Write out every line below that includes the word "this".

□ □ □ □

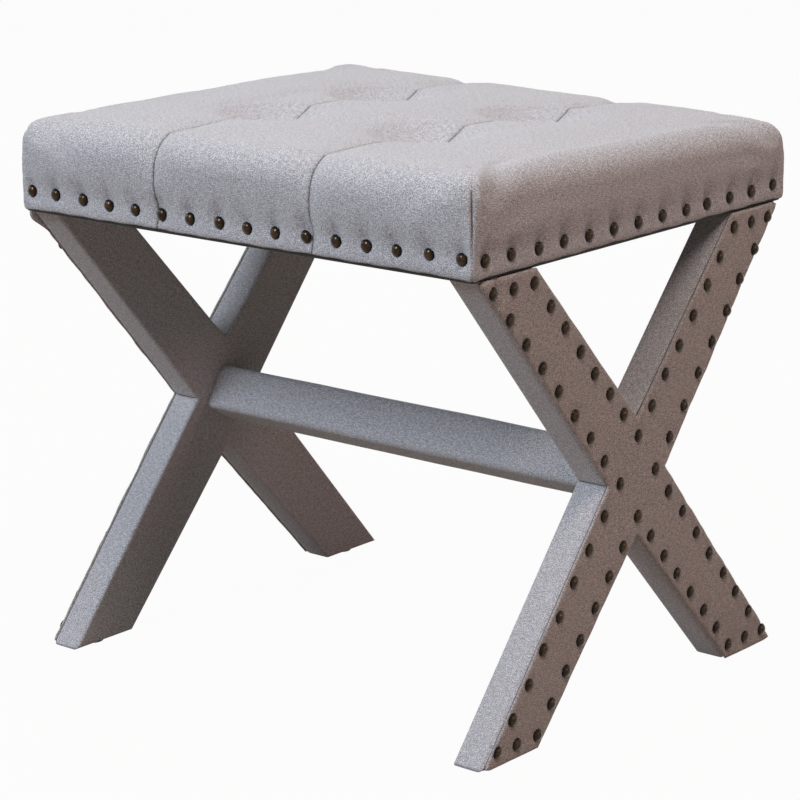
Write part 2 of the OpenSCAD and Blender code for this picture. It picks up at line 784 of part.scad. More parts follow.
module stretcher_washers() {
    color(steel) both_ends() translate([0, 0, stretcher_z]) difference() {
        rod_x(washer_d, panel_x - head_recess, washer_t);
        rod_x(stretcher_bolt_d + 2 * fit, panel_x - head_recess - past, washer_t + 2 * past);
    }
}
module cross_nuts() {
    color(steel) both_ends() difference() {
        stretcher_frame() translate([inner_x - cross_nut_in, 0, -cross_nut_l / 2]) {
            cylinder(h = cross_nut_l, d = cross_nut_d);
        }
        translate([0, 0, stretcher_z]) {
            rod_x(stretcher_bolt_d + 2 * fit, inner_x - cross_nut_in - cross_nut_d, 2 * cross_nut_d);
        }
    }
}

seat_cover();
seat_batting();
seat_foam();
seat_deck();
long_rail(-1);  // rail_front
long_rail(1);  // rail_back
end_rail(-1);  // rail_left
end_rail(1);  // rail_right
corner_blocks();
rail_screws();
deck_screws();
insert_nuts();
tuft_twine();
tuft_washers();
dust_cover();
dust_staples();
long_nails(-1);  // seat_nails_front
long_nails(1);  // seat_nails_back
end_nails(-1);  // seat_nails_left
end_nails(1);  // seat_nails_right
mirror([1, 0, 0]) bar_a();  // left_bar_a
mirror([1, 0, 0]) bar_b();  // left_bar_b
mirror([1, 0, 0]) leg_wrap();  // left_wrap
mirror([1, 0, 0]) leg_panel();  // left_panel
mirror([1, 0, 0]) leg_nails();  // left_nails
mirror([1, 0, 0]) leg_glides();  // left_glides
bar_a();  // right_bar_a
bar_b();  // right_bar_b
leg_wrap();  // right_wrap
leg_panel();  // right_panel
leg_nails();  // right_nails
leg_glides();  // right_glides
leg_bolts();
stretcher_core();
stretcher_wrap();
stretcher_dowels();
stretcher_bolts();
stretcher_washers();
cross_nuts();
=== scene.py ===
import json
import math
import random

import bpy
import numpy as np
from mathutils import Matrix, Vector

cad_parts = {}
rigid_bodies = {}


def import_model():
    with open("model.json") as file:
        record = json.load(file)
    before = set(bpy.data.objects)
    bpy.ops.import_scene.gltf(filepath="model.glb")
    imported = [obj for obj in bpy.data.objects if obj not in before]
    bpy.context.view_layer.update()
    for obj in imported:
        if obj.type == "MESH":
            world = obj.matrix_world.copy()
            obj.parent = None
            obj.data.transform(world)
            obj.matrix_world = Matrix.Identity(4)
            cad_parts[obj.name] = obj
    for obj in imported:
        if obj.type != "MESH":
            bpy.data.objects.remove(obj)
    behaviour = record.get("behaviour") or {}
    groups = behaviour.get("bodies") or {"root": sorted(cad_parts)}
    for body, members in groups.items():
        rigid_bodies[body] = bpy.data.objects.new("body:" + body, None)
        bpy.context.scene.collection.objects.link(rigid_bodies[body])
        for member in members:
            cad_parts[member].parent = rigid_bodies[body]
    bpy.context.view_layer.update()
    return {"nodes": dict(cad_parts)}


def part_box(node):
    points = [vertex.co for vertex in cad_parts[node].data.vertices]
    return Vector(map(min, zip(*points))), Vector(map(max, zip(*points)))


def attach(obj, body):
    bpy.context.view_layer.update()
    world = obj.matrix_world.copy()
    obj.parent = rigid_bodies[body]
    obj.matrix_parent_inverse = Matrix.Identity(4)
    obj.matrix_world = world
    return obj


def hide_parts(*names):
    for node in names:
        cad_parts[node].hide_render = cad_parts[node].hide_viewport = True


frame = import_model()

MM = 0.001

# Sizes of the frames, in millimetres: places are (y, z) above the glides.
GLIDE = 3.0
OUTER = 238.0
PANEL_BACK = 235.0
INNER = 206.6
WRAP = 1.4
FRAME_Y = 194.0
FRAME_TOP = 377.0
ARM_IN = 127.0
WAIST_Y = 37.5
WAIST_Z = 188.0
NOTCH_LOW = 140.0
NOTCH_HIGH = 236.0
FRAME_OUTLINE = [
    (-FRAME_Y, FRAME_TOP), (-WAIST_Y, WAIST_Z), (-FRAME_Y, 0),
    (-ARM_IN, 0), (0, NOTCH_LOW), (ARM_IN, 0),
    (FRAME_Y, 0), (WAIST_Y, WAIST_Z), (FRAME_Y, FRAME_TOP),
    (ARM_IN, FRAME_TOP), (0, NOTCH_HIGH), (-ARM_IN, FRAME_TOP),
]
# The four arms, each by its two points at the crossing and the two at its end, then the crossing.
PATCHES = [(1, 10, 0, 11), (10, 7, 9, 8), (4, 1, 3, 2), (7, 4, 6, 5), (1, 4, 10, 7)]

# Sizes of the seat, in millimetres.
SEAT_X = 238.0
SEAT_Y = 202.0
SEAT_HALF = np.array([SEAT_X, SEAT_Y])
SEAT_TOP = 454.0
CROWN = 5.0
SWELL = 3.5
CORNER_SWELL = 0.8
ROUND_OUT = 24.0
ROUND_UP = 24.0
HEM_CORNER = 4.5
TOP_CORNER = 18.0
SEAM_X = 82.0
TUFT_Y = 68.0
TUFT_DEEP = 26.0
TUFT_WIDE = 50.0
FOAM_BASE = 420.7
COVER = 1.2
RAIL_IN = 5.0
HEM_LOW = 382.5
HEM_FOLD = 383.9
CORNER_SEAM_LOW = 396.0
CORNER_SEAM_TOP = 444.0
# Places of the fine grid's lines, in from a corner.
CORNER_STEPS = (34, 28, 22, 17, 13, 9.5, 6.5, 4.0, 2.2, 1.0, 0)
# The cover's side as (out, height): the hem turned under, then up to where it rounds over.
SIDE_LINE = [
    (-3.4, 385.0), (-3.2, 383.1), (-2.4, 382.4), (-1.0, 382.4), (-0.2, HEM_FOLD),
    (0.2, 387), (0.3, 391), (0.2, 395.5), (0.4, 399), (0.9, 403),
    (1.6, 407.5), (2.4, 412), (3.0, 417), (3.4, 423),
]
# The side's rows count up to this level at the border of the top.
TOP_LEVEL = 20.0
# The cover is cut so much smaller than its filling, which moves it no further than its reach.
CUT_SMALL = 2.5
FILL_REACH = 4.5
FILL_STEPS = 20
# How far round each tuft the twine holds the cover fast, and how far it still holds it back.
TUFT_FAST = 9
TUFT_HELD = 34
# How deep the wadding lies under the cover, its thickness, and the foam's depth and inset.
WADDING_UNDER = 6.2
WADDING = 2.0
FOAM_UNDER = 2.8
FOAM_IN = 6

# The nails: half a head's width and its height, and the way that each row's heads face.
NAIL_WIDE = 5.25
NAIL_TALL = 3.1
SEAT_NAILS = {
    "seat_nails_front": (0, -1, 0), "seat_nails_back": (0, 1, 0),
    "seat_nails_left": (-1, 0, 0), "seat_nails_right": (1, 0, 0),
}
FRAME_NAILS = {"left_nails": (-1, 0, 0), "right_nails": (1, 0, 0)}

# The camera: its place in metres, its turn, lift and roll in degrees, and its lens in pixels.
CAMERA_AT = (1.5048, -1.7524, 0.8246)
CAMERA_ANGLES = (40.78, 14.79, -0.93)
LENS_PIXELS = 2866.8
PICTURE_WIDE = 800
LAMP_AIM = Vector((0, 0, 0.3))


def smooth(x):
    """A soft step: 0 up to 0, 1 from 1."""
    x = np.clip(x, 0, 1)
    return x * x * (3 - 2 * x)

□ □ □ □

### Worked solution
Write part 2 of the OpenSCAD and Blender code for this picture. It picks up at line 784 of part.scad. More parts follow.
# The side's rows count up to this level at the border of the top.